Background. On August 4, 2016, the U.S. Treasury Department issued proposed regulations under Internal Revenue Code Section 2704 that, when finalized, may substantially increase your wealth transfer taxes by blocking a common estate planning strategy. Essentially, it means that for people with an interest in a family farm or business, the ability to reduce estate tax valuation of the business interests will be significantly impaired. This means more families will pay more estate taxes.
Historically, taxpayers could reduce the value of their taxable estates by placing assets in partnerships, Limited Liability Companies or closely held corporations and claiming lack of marketability and/or lack of control discounts. These discounts typically reduced the value of the ownership interests, for tax purposes, by 15% to 45%.
For example, placing $10 million worth of assets inside a closely-held entity (such as a corporation or LLC) might reduce the value of the estate by $2.5 million to $4.5 million and, given the current 40% estate tax rate, reduce the estate tax payable by as much as $1.8 million.
The IRS has been working on these rules for years. Every informed commentator we’ve heard from says that something close to these proposals will be put in place, as early as December 1, 2016, and in any event, not much after that date. Congressional action is not likely and court challenges will take years to unravel. SO WE BELIEVE THIS IS A REAL ISSUE for many of our clients.
During the election season, tax proposals can be found everywhere. But one proposal that is likely to get serious attention “rolls back” the Federal Tax exclusion from $5.45 Million to $3.5 Million. For Illinois residents, this means the current state threshold of $4 Million would also be reduced. This would dramatically increase the impact of these new regulations.
What Can Be Done About It? Fortunately, families that may be affected have a short window of opportunity to take action before the Section 2704 regulations go into effect.

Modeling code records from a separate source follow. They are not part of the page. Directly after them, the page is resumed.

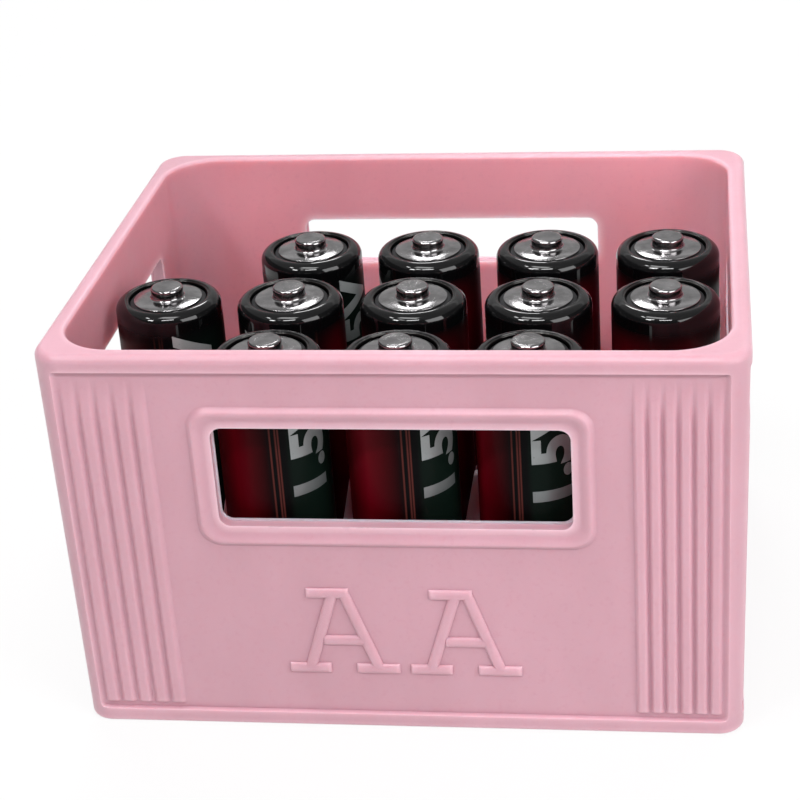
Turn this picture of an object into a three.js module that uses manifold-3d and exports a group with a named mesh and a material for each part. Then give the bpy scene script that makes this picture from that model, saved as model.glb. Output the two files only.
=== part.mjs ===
// A battery box shaped like a small bottle crate, with round cells standing upright in its grid.
// Millimetres, +Z up. The origin is the middle of the underside.
// The long face with the deep window looks along -Y.

import * as THREE from 'three';
import { mergeVertices } from 'three/addons/utils/BufferGeometryUtils.js';
import Module from 'manifold-3d';

const wasm = await Module();
wasm.setup();

// Counts
const columnCount = 5;
const rowCount = 4;
const leftRibCount = 5;
const rightRibCount = 6;
const shortFaceRibCount = 3;
const cornerSteps = 5;
const roundSteps = 3;
const jacketSides = 18;
const trimSides = 12;

// Cell, measured over its whole length from the negative plate to the top of the nub
const cellDiameter = 14.5;
const cellLength = 50.5;
const nubDiameter = 4.4;
const nubHeight = 1.5;
const nubRound = 0.3;
const capDiameter = 9.4;
const capThickness = 0.3;
const capRound = 0.1;
const mouthDiameter = 10.8;
const shoulderRound = 1.5;
const heelRound = 0.8;
const washerThickness = 0.4;
const washerBore = 3.2;
const plateThickness = 0.5;
const plateProud = 0.3;
const plateRound = 0.3;
const cellGap = 0.2;

// Crate
const cellRoom = 2.5;
const floorThickness = 2;
const wallThickness = 2.5;
const rimAboveCells = 2.7;
const draft = 0.6;
const outerCorner = 4;
const innerCorner = 7.5;
const edgeRound = 0.5;
const floorFillet = 0.9;
const pieceGap = 0.3;
const overrun = 1;

// Sunk panel in each face, between the rim band, the base band and the plain corners
const panelDepth = 0.6;
const panelStep = 0.3;
const panelSideStep = 0.5;
const panelCorner = 0.6;
const rimBandHeight = 2.2;
const baseBandHeight = 2.1;
const plainCorner = 3.3;

// Windows and the raised bead round each
const rimToWindow = 10.2;
const longWindowWidth = 45.6;
const shortWindowWidth = 39;
const deepWindowHeight = 13.2;
const handWindowHeight = 7.2;
const windowCorner = 1.5;
const beadWidth = 3.1;
const beadCorner = 3;
const beadProud = 0.6;
const beadRoundWidth = 1;
const lipWidth = 0.8;
const lipProud = 0.2;

// Upright ribs beside the windows, in a group at each end of a face
const longRibGroup = 11.4;
const shortRibGroup = 6.8;
const ribGap = 0.2;
const ribProud = 0.5;
const ribFootGap = 0.7;
const ribHeadGap = 0.9;
const ribFootFade = 0.5;
const ribHeadFade = 1.8;
const ribSink = 0.1;

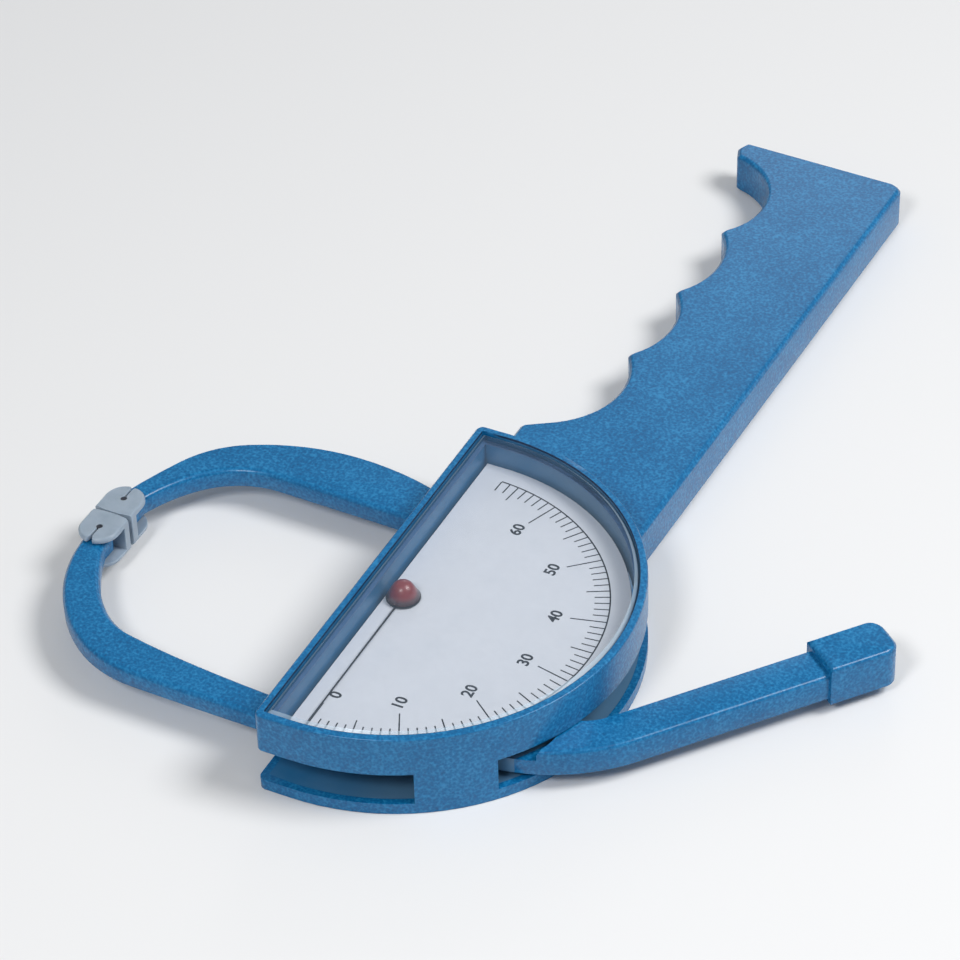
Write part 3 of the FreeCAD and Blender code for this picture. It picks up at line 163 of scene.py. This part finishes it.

The Treasury Department, for procedural reasons, cannot finalize the regulations until December 2016 at the earliest. In the meantime, we believe you can make gifts or sales to your family taking full advantage of the current law, which allows valuation adjustments.
If you are in our Annual Family Heritage Protection (Maintenance) Plan and believe your family farm or business could be affected: We believe your situation calls for attention. For general information, consider signing up for one of our free SEMINARS on the subject. A schedule of times and locations will shortly be posted here. As a member of our Family Heritage Protection (Maintenance) Plan, you can also call our office to schedule a free personal consultation. Having a recent financial statement or asset spreadsheet available will be helpful.
If you are not in our Annual Family Heritage Protection (Maintenance) Plan and you believe you and your family might be impacted by these changes, consider signing up for one of our free SEMINARS on the subject. A schedule of times and locations will shortly be posted here. We can arrange for a preliminary assessment of your situation in a private appointment, for which there will be a fee.
Frankly, because we only have until early December to develop and complete these complex plans, time is at a premium. While we will do all we can to help our friends and clients, it will be a “first to the table” situation.
We will also post, as time allows, other information on this subject here, on our website.
Family Business planning will remain important and feasible. Planning for succession in control and economic interest is a good idea regardless. It is only the estate tax implications that are changing. But these may change plans.
Again, please feel free to share this information.
David M. Frisse, Rick A. Brewster and L. Kaye DeSelms Dent
FRISSE & BREWSTER LAW OFFICES
This letter is offered for educational and informational purposes only. It is not intended as directed legal advice to any person receiving it.